Written by Stephen Vittoria
(Los Angeles)

Angela Davis frames the ongoing systemic injustices of current-day America this way: “The challenge of the twenty-first century is not to demand equal opportunity to participate in the machinery of oppression. Rather, it is to identify and dismantle those structures in which racism continues to be embedded. This is the only way the promise of freedom can be extended to the masses of people.”

Recognizing and deconstructing the inhuman edifices of institutional racism has been the historic target of Angela Davis’s revolutionary drive for more than forty years. A kindred spirit with Mumia since their days of fighting the good fight with the Black Panther Party, Angela’s writings and sharp analysis aimed at building resistance to the corrupt machine are as relevant and inspired today as when she was writing insurrectionary essays from the Marin County Jail in 1971. Her vision and spirit continues to inspire people the world over, people who care deeply about achieving economic justice, personal freedom, and lasting peace in this violent and ruthless system.
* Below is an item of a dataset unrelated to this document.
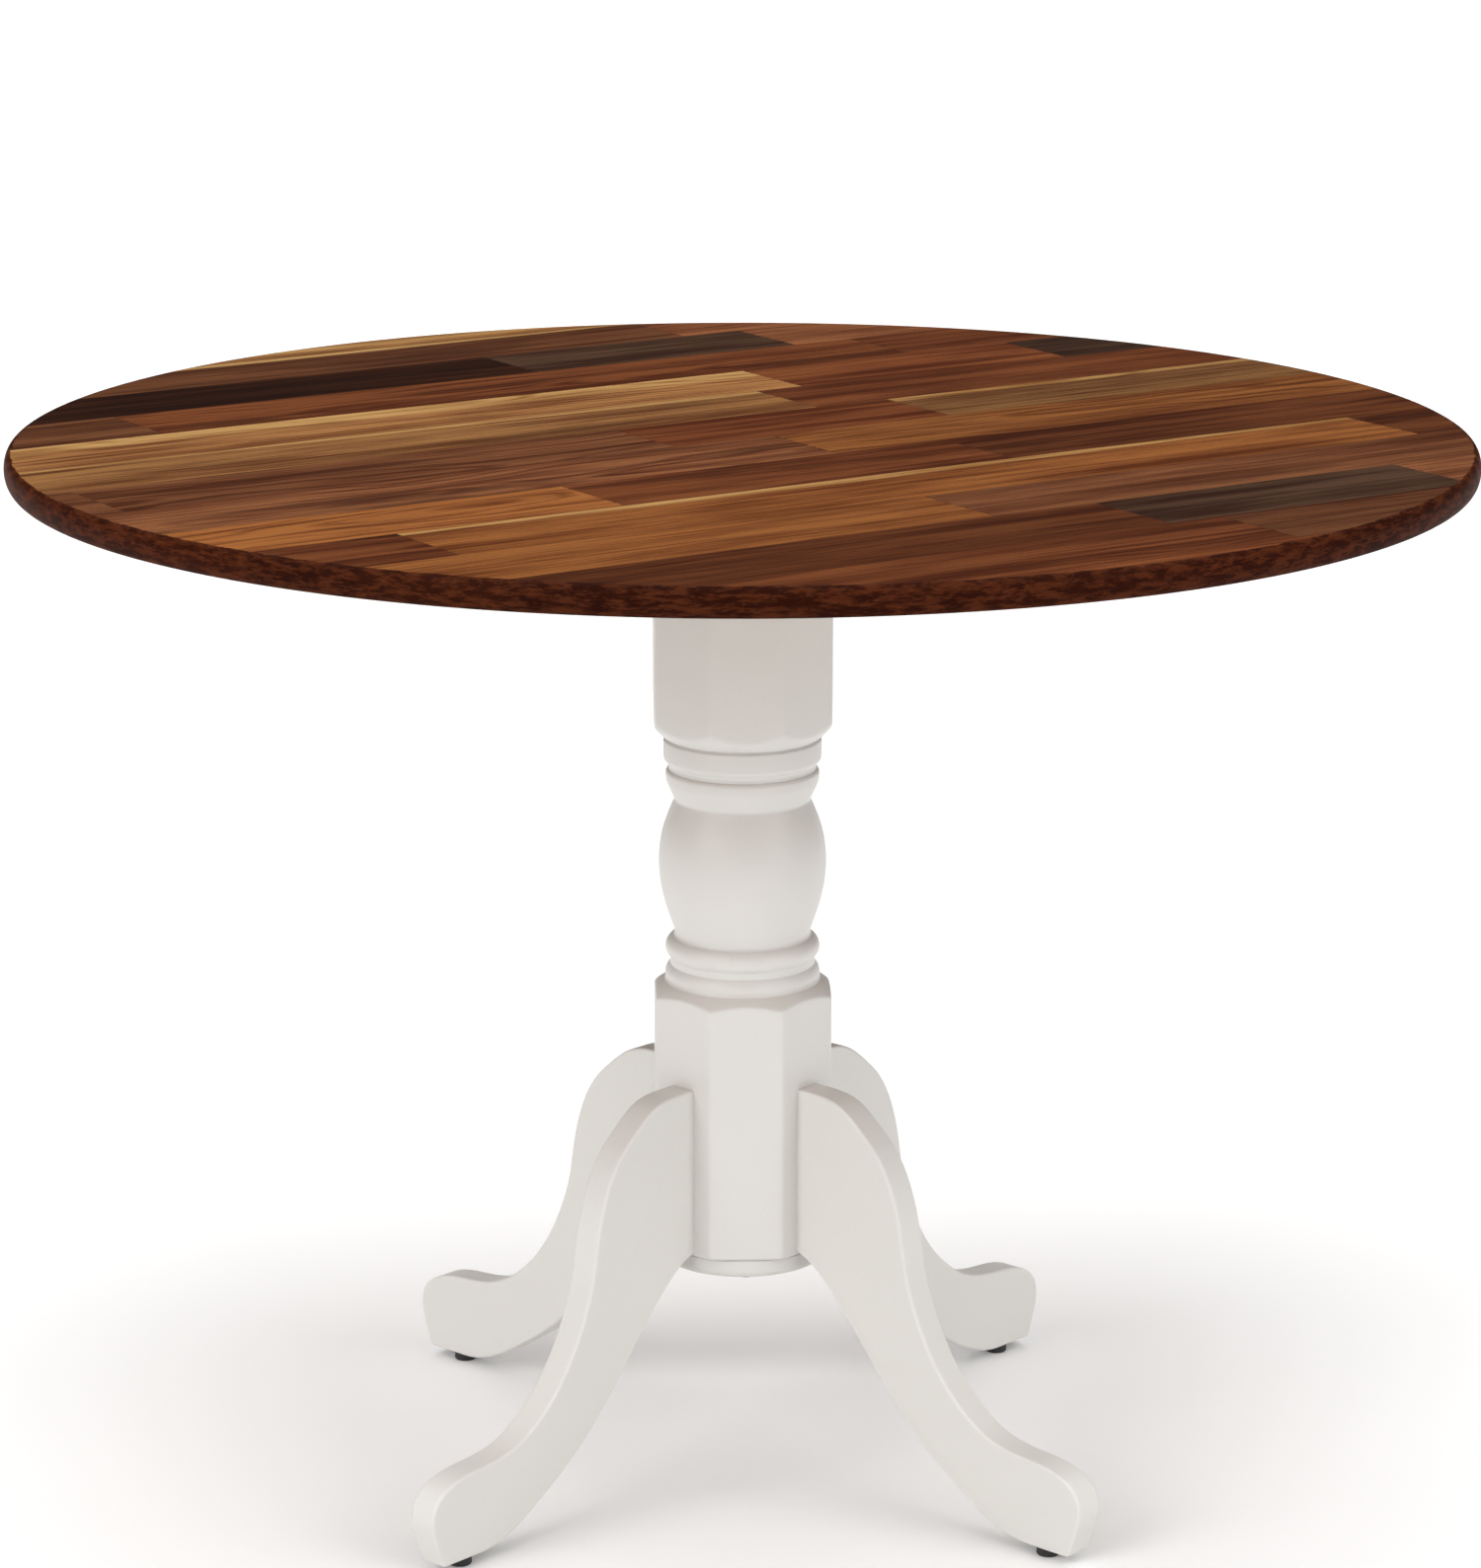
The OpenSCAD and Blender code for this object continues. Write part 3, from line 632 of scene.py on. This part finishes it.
# Rows of staves from the front of the top to its back, each from one end of the grain to the other
ROWS = {
    -7: [stave(0.15, "red", 1.1, dark=0.2),
         stave(END, "red", 0.7, (-0.06, -0.04))],
    -6: [stave(0.10, "red", 0.9, (-0.09, -0.02), 0.6, dark=0.5),
         stave(END, "brown", 0.7, dark=0.4)],
    -5: [stave(-0.42, "brown", 0.7),
         stave(0.06, "red", 0.65, (-0.10, -0.03), dark=0.5),
         stave(0.31, "grey", 0.55, (0.05, -0.05), dark=0.5),
         stave(END, "brown", 1.2)],
    -4: [stave(-0.02, "gold", 1.0, (0.09, -0.03)),
         stave(END, "brown", 0.95, (-0.08, -0.02), dark=0.4)],
    -3: [stave(-0.37, "red", 0.9, (-0.01, -0.02), 0.9, dark=1.0),
         stave(0.40, "gold", 1.05, sap=(0.036, 0.008)),
         stave(END, "red", 0.7, (0.02, -0.02), 0.9, dark=0.6)],
    -2: [stave(-0.20, "gold", 1.2, (0.0, -0.03), 0.9),
         stave(0.11, "red", 1.0, (-0.08, -0.03), dark=0.6),
         stave(END, "red", 0.7, (0.06, -0.04), dark=0.5)],
    -1: [stave(0.02, "brown", 1.15, (-0.02, -0.02), 0.9, dark=0.7),
         stave(END, "gold", 0.9, (0.01, -0.03), 0.9)],
    0: [stave(-0.48, "brown", 0.9),
        stave(-0.06, "brown", 0.9, (-0.03, -0.03), 1.0, dark=0.5),
        stave(0.17, "red", 1.1, (0.09, -0.03)),
        stave(END, "olive", 0.85, (0.05, -0.02), 0.7, sap=(0.035, 0.008))],
    1: [stave(0.11, "olive", 1.2, (0.08, -0.02), sap=(0.037, 0.006), dark=0.4),
        stave(END, "red", 0.95, (-0.09, -0.03), dark=0.4)],
    2: [stave(0.15, "olive", 1.6, (0.04, -0.03), 0.8, sap=(0.030, 0.022)),
        stave(0.39, "red", 1.1, (-0.07, -0.03)),
        stave(END, "grey", 0.4, (0.07, -0.04), 0.4)],
    3: [stave(-0.33, "brown", 0.75, dark=0.3),
        stave(0.30, "red", 1.0, (-0.01, -0.03), 1.0, dark=0.6),
        stave(END, "red", 0.9, dark=0.3)],
    4: [stave(0.02, "red", 0.24, (-0.08, -0.04), dark=0.3),
        stave(0.25, "grey", 0.6),
        stave(END, "brown", 1.3, (-0.06, -0.03))],
    5: [stave(0.20, "brown", 0.75, (0.07, -0.02), 0.7, sap=(0.037, 0.008), dark=0.6),
        stave(END, "brown", 1.4, (-0.05, -0.03))],
    6: [stave(END, "olive", 1.4, (0.06, -0.03), sap=(-0.018, 0.012))],
}


def top_disc():
    """The top as rings from its underside, round the rim, to its upper face."""
    flat_r = TOP_R - TOP_EDGE
    half = (top_hi[2] - top_lo[2]) / 2
    steps_in = (0.006, 0.0022, 0.0008)
    rows = [Row(flat_r - d, top_lo[2], 0) for d in steps_in]
    rows += [Row(flat_r + TOP_EDGE * math.cos(a), TOP_MIDDLE + half * math.sin(a), 0)
             for a in np.linspace(-math.pi / 2, math.pi / 2, 27)]
    rows += [Row(flat_r - d, top_hi[2], 0) for d in reversed(steps_in)]
    angles = [2 * math.pi * j / TOP_SIDES for j in range(TOP_SIDES)]
    return lathe(rows, angles, lambda row, a: row.r)


def row_of(face):
    return math.floor((face.calc_center_median().y - STAVE_FROM) / STAVE_W)


def stave_of(face):
    """Row of a face, and its place in that row."""
    k = min(max(row_of(face), min(ROWS)), max(ROWS))
    x = face.calc_center_median().x
    return k, next(i for i, s in enumerate(ROWS[k]) if x < s.to)


def cut(bm, chosen, point, normal):
    edges = dict.fromkeys(e for f in chosen for e in f.edges)
    verts = dict.fromkeys(v for f in chosen for v in f.verts)
    geom = [*edges, *verts, *chosen]
    bmesh.ops.bisect_plane(bm, geom=geom, dist=1e-7, plane_co=point, plane_no=normal)


def top_mesh():
    """The top, cut along its glue lines. Each face carries what the wood needs to know of its stave."""
    verts, faces = top_disc()
    bm = bmesh.new()
    corners = [bm.verts.new(v) for v in verts]
    for f in faces:
        bm.faces.new([corners[i] for i in f])
    for k in ROWS:
        cut(bm, list(bm.faces), (0, STAVE_FROM + STAVE_W * k, 0), (0, 1, 0))
    for k, staves in ROWS.items():
        for s in staves[:-1]:
            cut(bm, [f for f in bm.faces if row_of(f) == k], (s.to, 0, 0), (1, 0, 0))
    bm.normal_update()
    middle, heart, look, tone, dark = [], [], [], [], []
    for k, i in map(stave_of, bm.faces):
        s = ROWS[k][i]
        start = ROWS[k][i - 1].to if i else -END
        # Different for each stave, so that no two have the same figure
        seed = 1.7 * k + 0.61 * i + 20
        middle += [STAVE_FROM + STAVE_W * (k + 0.5), (start + s.to) / 2, (s.to - start) / 2]
        heart += [*s.heart, seed]
        look += [s.figure, *s.sap]
        tone += [*s.colour, 1.0]
        dark.append(s.dark)
    bm.transform(Matrix.Rotation(TOP_GRAIN, 4, "Z"))
    me = bpy.data.meshes.new("butcher_block_top")
    bm.to_mesh(me)
    bm.free()
    for name, kind, key, values in (
        ("stave_middle", "FLOAT_VECTOR", "vector", middle),
        ("stave_heart", "FLOAT_VECTOR", "vector", heart),
        ("stave_look", "FLOAT_VECTOR", "vector", look),
        ("stave_tone", "FLOAT_COLOR", "color", tone),
        ("stave_dark", "FLOAT", "value", dark),
    ):
        me.attributes.new(name, kind, "FACE").data.foreach_set(key, values)
    on_edge = [int(p.center.xy.length > TOP_R - TOP_EDGE) for p in me.polygons]
    me.polygons.foreach_set("material_index", on_edge)
    return me


# ---------- finishes ----------

paint = painted()
wood = walnut("walnut_staves", 0.18, 0.18)
edge_wood = walnut("walnut_edge", 0.55, 0.03)
batten_wood = birch(GRAIN - math.pi / 2, "birch_battens")
block_wood = birch(GRAIN, "birch_block")
brass = metal("satin_brass", BRASS_DARK, BRASS_LIGHT, 0.30, (90, 90, 900))
steel = metal("zinc_steel", STEEL_DARK, STEEL_LIGHT, 0.34, (300, 300, 300))

finishes = {
    "paint": paint,
    "walnut": wood,
    "brass": brass,
    "steel": steel,
    "black": black_plastic(),
    "felt": felt(),
}
birch_nodes = {"batten_left": batten_wood, "batten_right": batten_wood, "tilt_block": block_wood}


# ---------- pieces ----------

verts, faces = lathe(column_rows(), column_angles(), on_column)
painted_piece("turned_column", verts, faces, "column")

for node, angle in LEG_ANGLES.items():
    verts, faces = leg_mesh(math.radians(angle))
    leg = painted_piece("cabriole_" + node, verts, faces, node)
    turn_faces_outwards(leg.data)

top = top_mesh()
top.materials.append(wood)
top.materials.append(edge_wood)
piece("butcher_block_top", top, "top", "table_top")

slots = {p["node"]: p["material_slot"] for p in frame["record"]["subparts"]}
for node, ob in frame["nodes"].items():
    ob.data.materials.clear()
    ob.data.materials.append(birch_nodes.get(node) or finishes[slots[node]])


# ---------- floor, light and camera ----------

def floor_material():
    m = Nodes("pale_floor")
    color = m.mix(m.noise(m.coord, 1.3, 2.0, 0.5), FLOOR_DARK, FLOOR_LIGHT)
    # Clear from below, so that the underside of the table can be seen through it
    geometry = m.tree.nodes.new("ShaderNodeNewGeometry")
    m.put(m.bsdf.inputs["Alpha"], m.math("SUBTRACT", 1.0, geometry.outputs["Backfacing"]))
    normal = m.bump(m.noise(m.coord, 300.0, 2.0, 0.5), 0.0002, 0.2)
    return m.finish(color, 0.9, normal, Specular_IOR_Level=0.1)


def floor_mesh():
    bm = bmesh.new()
    bmesh.ops.create_circle(bm, cap_ends=True, segments=96, radius=FLOOR_R)
    me = bpy.data.meshes.new("floor")
    bm.to_mesh(me)
    bm.free()
    me.materials.append(floor_material())
    return me


def studio():
    """Plain white where the camera sees it, and a soft overhead glow to the table."""
    world = bpy.data.worlds.new("studio")
    world.use_nodes = True
    tree = world.node_tree
    tree.nodes.clear()
    output = tree.nodes.new("ShaderNodeOutputWorld")
    glow = tree.nodes.new("ShaderNodeBackground")
    coord = tree.nodes.new("ShaderNodeTexCoord")
    split = tree.nodes.new("ShaderNodeSeparateXYZ")
    overhead = tree.nodes.new("ShaderNodeMapRange")
    backdrop = tree.nodes.new("ShaderNodeBackground")
    rays = tree.nodes.new("ShaderNodeLightPath")
    mix = tree.nodes.new("ShaderNodeMixShader")
    overhead.interpolation_type = "SMOOTHSTEP"
    for i, value in ((1, 0.30), (2, 0.95), (3, 0.02), (4, 0.75)):
        overhead.inputs[i].default_value = value
    glow.inputs["Color"].default_value = (1.0, 0.995, 0.985, 1)
    backdrop.inputs["Color"].default_value = (1, 1, 1, 1)
    tree.links.new(coord.outputs["Generated"], split.inputs[0])
    tree.links.new(split.outputs[2], overhead.inputs[0])
    tree.links.new(overhead.outputs[0], glow.inputs["Strength"])
    tree.links.new(rays.outputs["Is Camera Ray"], mix.inputs[0])
    tree.links.new(glow.outputs[0], mix.inputs[1])
    tree.links.new(backdrop.outputs[0], mix.inputs[2])
    tree.links.new(mix.outputs[0], output.inputs["Surface"])
    return world


def sun(name, azimuth, elevation, strength, spread, color=(1, 1, 1)):
    """A sun of soft edge, at an azimuth from +X and an elevation, in degrees."""
    data = bpy.data.lights.new(name, "SUN")
    data.energy = strength
    data.angle = math.radians(spread)
    data.color = color
    a, e = math.radians(azimuth), math.radians(elevation)
    towards = Vector((math.cos(e) * math.cos(a), math.cos(e) * math.sin(a), math.sin(e)))
    add(name, data).rotation_euler = towards.to_track_quat("Z", "Y").to_euler()


floor = add("floor", floor_mesh())
bpy.context.scene.world = studio()
sun("key", azimuth=220, elevation=24, strength=1.43, spread=35, color=(1.0, 0.998, 0.99))
sun("fill", azimuth=322, elevation=22, strength=1.14, spread=40, color=(0.995, 0.998, 1.0))
sun("sky", azimuth=270, elevation=86, strength=2.1, spread=90)

camera = add("camera", bpy.data.cameras.new("camera"))
camera.location = Matrix.Rotation(-TURN, 4, "Z") @ Vector(CAMERA_AT)
camera.rotation_euler = (math.pi / 2 - PITCH, 0, -TURN)
camera.data.sensor_width = SENSOR_MM
camera.data.lens = LENS_MM
camera.data.clip_end = CLIP_END
bpy.context.scene.camera = camera
bpy.context.scene.view_settings.view_transform = "Standard"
Angela graced our film LONG DISTANCE REVOLUTIONARY with her powerful thoughts about the night side of American history and, of course, Mumia’s role in documenting the victories and defeats of freedom and justice in that history. Angela also documents with precision Mumia’s place in the pantheon of Black writers and historians who have courageously spoken truth to power throughout the American experiment. Here’s a clip that’s not in the film… Angela talks about the Panthers, Frank Rizzo, and the racist repression associated with the so-called City of Brotherly Love.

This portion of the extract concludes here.